Y se inundaron las plazas. Esta vez las investigaciones nos dieron al pueblo la excusa, el timing perfecto, pero sobre todo la responsabilidad de recuperar los espacios. De sacar a los corruptos y de buscar la renovación de la clase política. Porque sabemos que no son solo Otto Pérez y sus secuaces quienes dirigen esto. Por eso debemos aprovechar los golpes a la estructura corrupta para limpiar las áreas que van quedando (y ese es el ejemplo de la SAT). Eso es lo que debemos hacer: unirnos y retomar las regiones infectadas, que son las causas de que un Estado no funcione para las mayorías que lo necesitan.

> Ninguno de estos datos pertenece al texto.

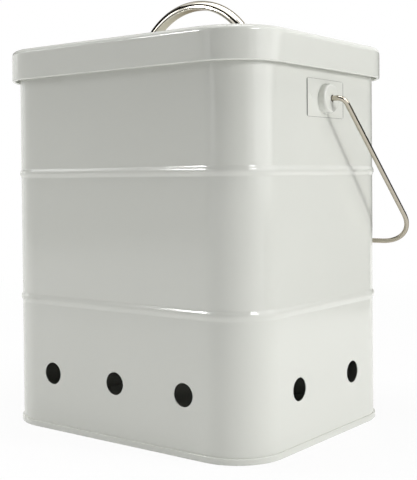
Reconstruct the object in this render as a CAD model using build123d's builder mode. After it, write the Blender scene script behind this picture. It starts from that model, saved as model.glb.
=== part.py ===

Por supuesto, nada de esto es sencillo. Porque, como vemos, estos aparatos ilegales tienen miles de formas casi invisibles, que brotan como cuando se sacude una alfombra llena de polvo. Pero no tienen algo que a nosotros nos mueve: el corazón.
Con las ganas que nos quedan estamos construyendo un colectivo, muchos colectivos, en muchas partes del país, para que, organizados, sean ese semillero de la nueva clase política de este país. Ya están en marcha las asambleas ciudadanas para conocernos, apoyar el Diálogo Nacional de justicia y ver que tenemos tantísimo en común, aunque las capas de prejuicios muchas veces nos limiten la vista.
Un mexicano que lucha por los 43 desaparecidos dijo hace una semana, en un foro estudiantil organizado aquí en la ciudad de Guatemala, que la oportunidad de cambiar las estructuras es ahora o nunca. La ciudadanía no piensa claudicar. Este país tiene todas las condiciones para salir del lumpen donde se halla, y ahora vamos a limpiar poco a poco esta enfermedad que ha gangrenado al cuerpo entero. Aquí están nuestros brazos para que, cuando llegue el día que la Cicig se vaya (que esperamos sea dentro de muchos años), una auténtica organización haya quedado, de la mano con una justicia verdadera, que esté construyendo una nación digna, una que busque el bienestar de las mayorías.